Mas o que a mostra do MIS traz de mais interessante é a possibilidade de ver até onde a "indústria" cinematográfica paulista conseguiu chegar na tentativa de constituição de gêneros cinematográficos, a partir de uma leitura muito particular dos modelos norte-americanos e europeus.
"Uma Pulga na Balança" (1953), de Luciano Salce, por exemplo, é uma comédia policial que parece combinar a influência de um lirismo chapliniano com uma ironia elegante à Lubitsch.
Uma outra linha de comédia é "Nadando em Dinheiro" (1952), de Carlos Thiré e Abílio Pereira de Almeida.

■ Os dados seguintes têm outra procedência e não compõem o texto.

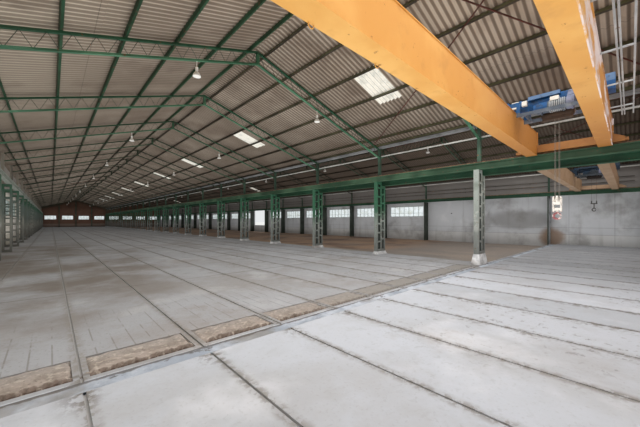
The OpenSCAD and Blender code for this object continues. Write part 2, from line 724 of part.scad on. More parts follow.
module crane_1_girders() color("#e5a23c") girders(0);
module crane_1_end_trucks() color("#e5a23c") end_trucks(0);
module crane_1_cable_rail() color("#9a9ea0") cable_rail(0);
module crane_1_trolley() color("#2c6a9c") trolley(0);
module crane_1_ropes() color("#77736c") ropes(0);
module crane_1_hook_block() color("#e8e4d8")
  translate([trolley_x[0], hoist_y[0], hook_top[0]]) main_hook_block();
module crane_2_girders() color("#c98d3a") girders(1);
module crane_2_end_trucks() color("#c98d3a") end_trucks(1);
module crane_2_trolley() color("#23455f") trolley(1);
module crane_2_ropes() color("#77736c") ropes(1);
module crane_2_hook_block() color("#4a4a48")
  translate([trolley_x[1], hoist_y[1], hook_top[1]]) small_hook_block();

main_floor();
side_floor();
left_wall();
left_window_glass();
right_wall_front();
right_wall_back();
open_bay_surround();
right_window_glass();
far_wall_left();
far_wall_right();
near_wall_left();
near_wall_right();
end_window_glass();
left_columns();
middle_columns();
column_plinths();
right_wall_posts();
end_wall_posts();
roof_posts();
runway_beams();
crane_rails();
main_rafters_left();
main_rafters_right();
side_rafters_left();
side_rafters_right();
purlins();
main_roof_left();
main_roof_right();
side_roof_left();
side_roof_right();
rooflights();
ridge_caps();
valley_gutter();
service_pipes();
pendant_lamps();
crane_1_girders();
crane_1_end_trucks();
crane_1_cable_rail();
crane_1_trolley();
crane_1_ropes();
crane_1_hook_block();
crane_2_girders();
crane_2_end_trucks();
crane_2_trolley();
crane_2_ropes();
crane_2_hook_block();
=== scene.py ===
# %% [markdown]
# # A crane hall seen from inside
# The part is a long factory hall with two naves, a 1:10 scale model in metres. Its solids come packed
# as a fixed frame. This lesson dresses them: it paints every surface, lays corrugated sheets on the
# roof, laces the rafters, fills the floor pockets with rubble and hangs ropes on the cranes.

# %% Load the frame and measure it
import itertools
import json
import math

import bpy
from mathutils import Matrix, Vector, noise

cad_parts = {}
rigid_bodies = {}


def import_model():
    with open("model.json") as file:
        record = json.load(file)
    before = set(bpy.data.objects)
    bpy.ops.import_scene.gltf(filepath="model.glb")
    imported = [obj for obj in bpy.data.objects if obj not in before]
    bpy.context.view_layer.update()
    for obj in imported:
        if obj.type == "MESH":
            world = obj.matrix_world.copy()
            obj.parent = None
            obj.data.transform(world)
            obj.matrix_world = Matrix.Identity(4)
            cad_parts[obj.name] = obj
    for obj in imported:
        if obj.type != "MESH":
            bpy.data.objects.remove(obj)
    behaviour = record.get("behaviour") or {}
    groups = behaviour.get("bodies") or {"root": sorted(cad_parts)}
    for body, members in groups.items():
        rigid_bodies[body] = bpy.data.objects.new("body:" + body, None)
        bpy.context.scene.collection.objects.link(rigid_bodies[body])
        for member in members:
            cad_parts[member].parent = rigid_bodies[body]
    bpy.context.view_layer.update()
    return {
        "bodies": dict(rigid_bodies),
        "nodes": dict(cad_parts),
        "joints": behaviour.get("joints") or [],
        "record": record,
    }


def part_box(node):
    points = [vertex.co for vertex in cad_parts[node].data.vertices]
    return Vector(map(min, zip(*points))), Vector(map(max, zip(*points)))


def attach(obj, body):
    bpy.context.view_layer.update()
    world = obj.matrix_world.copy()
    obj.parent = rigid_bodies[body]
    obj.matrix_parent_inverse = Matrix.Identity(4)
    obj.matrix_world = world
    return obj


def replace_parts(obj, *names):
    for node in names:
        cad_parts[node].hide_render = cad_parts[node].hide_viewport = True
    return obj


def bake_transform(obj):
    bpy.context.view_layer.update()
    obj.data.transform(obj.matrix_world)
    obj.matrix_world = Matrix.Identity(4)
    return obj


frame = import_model()
nodes = frame["nodes"]

# %% [markdown]
# The hall repeats one bay. Once the bay, the frames and the slope of the roof are known, every other
# piece can be placed by rule, so they are read from the solids here and named.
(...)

Continuação do sucesso "Sai da Frente" (1951), "Nadando" é o típico "veículo" para o personagem do matuto criado por Mazzaropi, que desta vez fica milionário graças a uma herança.
Com base nisso, o filme é uma crítica da alta sociedade urbana a partir da visão simplória do caipira: uma receita certeira para o êxito popular.
"Na Senda do Crime" (1954), de Flamínio Bollini Cerri, a despeito de suas falhas de roteiro e de alguns diálogos artificiais, é um esplêndido policial, que busca uma atmosfera "noir" nos prédios em construção de uma São Paulo que começava a se tornar metrópole.
Uma das maneiras de ver a mostra do MIS, aliás, é acompanhar, por meio dos filmes, as transformações da paisagem paulistana numa década (a de 50) de vertiginoso crescimento urbano.
Das avenidas do centro e palacetes de Higienópolis (em "Na Senda do Crime") aos bairros populares italianos (em "O Grande Momento"), São Paulo aparece pulsante e multifacetada nesses filmes, que não por acaso acompanham, merecidamente, a exposição "Memória Paulistana 1940 a 1960".